AFC North title within Steelers’ grasp
PITTSBURGH – There was no drama, no surprise. The Pittsburgh Steelers are closing in on a division title and a bye in the first round of the playoffs, and the Carolina Panthers provided little resistance.
Ben Roethlisberger showed off Pittsburgh’s deep passing game and the Steelers cruised past the Panthers 27-3 on Thursday night.
“It’s definitely playoff football right now,” safety Ryan Clark said. “We want that bye, at least one game on our home field.”
Pittsburgh (11-4), bouncing back from Sunday’s 22-17 loss to the New York Jets, will wrap up the AFC North and the bye if it beats Cleveland on Jan. 2. The Browns (5-9) could end the division race earlier than that if they upset the Baltimore Ravens (10-4) at home on Sunday.
“There’s some hardware out there for us, the AFC North title, and that more than anything is what we’re focused on,” Steelers coach Mike Tomlin said.
Roethlisberger found Mike Wallace on a 43-yard scoring play and Emmanuel Sanders on a 35-yard completion to set up Rashard Mendenhall’s 1-yard touchdown run as the Steelers opened a 20-0 halftime lead.

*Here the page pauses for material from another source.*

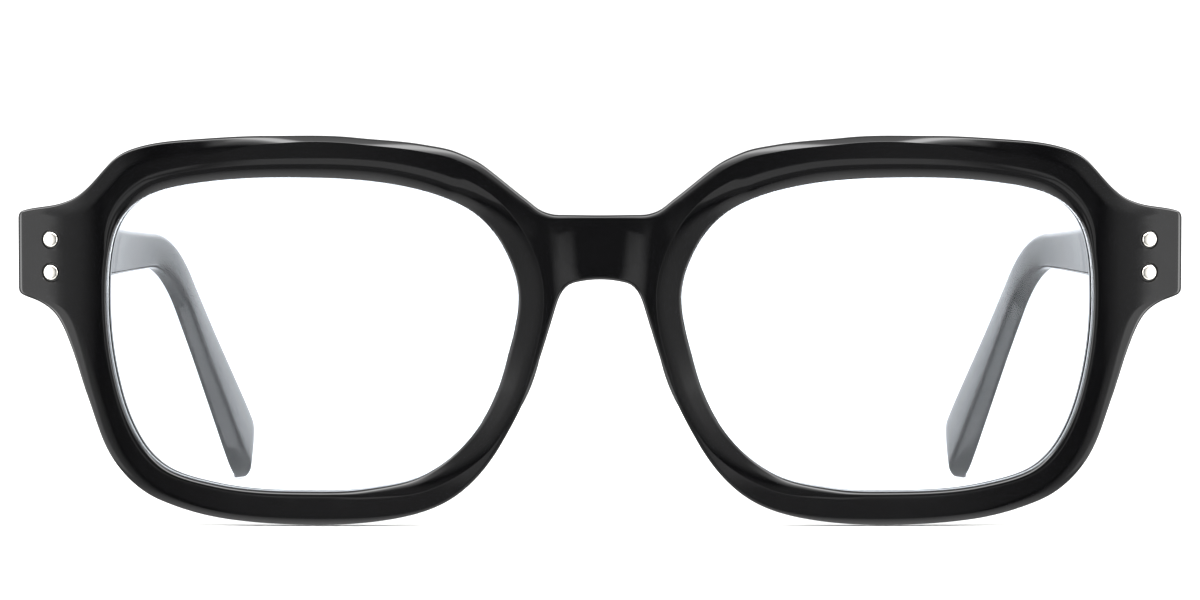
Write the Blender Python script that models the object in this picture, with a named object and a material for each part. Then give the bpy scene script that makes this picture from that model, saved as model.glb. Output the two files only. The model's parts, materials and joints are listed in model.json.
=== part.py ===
"""Black acetate eyeglasses with riveted barrel hinges, open and standing on rims and temple tips.

The front faces -Y, the temples run back along +Y, and +Z is up. Left and right are the wearer's, so
left is +X. Everything is designed on the left half and mirrored for the right one. Lengths are in
millimetres until add_piece turns them into metres.

Heights on the front count from the lens's mid-height line. The front is drawn flat, with u across and
v up, then bent and tilted about the hinge line.
"""

import math

import bmesh
import bpy
from mathutils import Matrix, Vector

METRES = 0.001

# The front: a sheet of acetate, bent slightly across the lens and sharply into the endpiece. The arcs
# run out from the bridge, each a length along the sheet and a radius, and the end stays straight.
FRONT_ARCS = ((61.0, 700.0), (6.0, 30.0))
BEND_STOPS = (61.0, 64.0, 67.0)
FRONT_THICKNESS = 4.2
FRONT_TILT = math.radians(4.0)
EDGE_CHAMFER = 0.5
LENS_CENTRE = (35.2, 0.0)
SQUARED_FROM = 71.2

# Outline anchors: u, v and the heading in degrees. The opening runs counter-clockwise from its nasal
# side. The rim runs from the underside of the bridge, round the lens, to the top of the bridge.
OPENING = [
    (9.95, 4.75, -90), (11.7, -3.9, -75), (15.2, -11.5, -54), (21.2, -16.9, -29), (28.5, -19.0, -9),
    (35.9, -19.4, 0), (47.2, -18.55, 12), (52.8, -17.0, 24), (56.8, -13.2, 58), (59.15, -6.6, 76),
    (60.45, 4.4, 90), (59.65, 12.0, 105), (57.8, 15.4, 133), (50.3, 18.55, 171), (38.7, 19.4, 180),
    (24.2, 18.4, 191), (16.1, 15.6, 211), (11.7, 10.8, 242),
]
RIM = [
    (0.0, 7.05, 0), (3.2, 6.65, -14), (5.3, 3.95, -73), (8.8, -6.7, -68), (12.0, -13.0, -60),
    (17.5, -19.4, -36), (25.5, -22.4, -10), (34.9, -23.15, 0), (45.9, -22.5, 8), (54.2, -20.2, 23),
    (59.5, -15.8, 54), (63.0, -7.5, 70), (65.2, -1.0, 68), (67.1, 2.6, 50), (69.3, 4.15, 24),
    (71.35, 4.9, 26), (71.85, 5.7, 90), (71.85, 14.4, 90), (71.3, 15.25, 162), (67.0, 16.05, 167),
    (64.0, 17.25, 146), (59.8, 21.4, 135), (56.2, 23.2, 165), (48.5, 24.15, 176), (40.7, 24.5, 180),
    (29.8, 24.3, 186), (21.4, 23.45, 190), (17.4, 22.55, 202), (14.0, 20.8, 217), (9.0, 16.85, 217),
    (7.0, 15.4, 203), (5.0, 14.95, 180), (0.0, 14.9, 180),
]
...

Roethlisberger ended 22 of 32 for 320 yards and no interceptions.
Pittsburgh outgained the Panthers (2-13) by 408-119 while controlling the line of scrimmage, the clock and a Jimmy Clausen-led Carolina offense.
“It’s good to be in the clubhouse before everyone else this weekend with a necessary win,” Tomlin said.
It hasn’t been much of a season for the Panthers, who have lost eight of nine, and this wasn’t much of a game.
Jonathan Stewart, who averaged 115 yards in his previous four games, was held to 71 yards by a defense that has allowed one 100-yard rusher in 49 games.
“They’re 2-13 for a reason, and you’ve got to keep them that way,” Clark said. “You don’t want to give them any confidence they can play it down to the wire, so we put it away early.”
Carolina, the NFL’s only winless team on the road, took the opening kickoff, drove to the Steelers’ 32 and chose to punt on fourth-and-6 as a disappointed Clausen (10 of 23, 72 yards) threw his hands up in disgust.
“I thought offensively we came out fast, running the ball well, got a few first downs quick,” Clausen said. “And just from there, I don’t know what happened.”
That was about it for the Panthers, who had zero net yards and no first downs from the end of the first quarter until the final 90 seconds in the third.
“We’ve obviously had our struggles at that position,” said Carolina coach John Fox, who has used four quarterbacks in the NFL’s worst-ranked offense. “That was pretty solid defense we played. Offensively, it wasn’t very good.”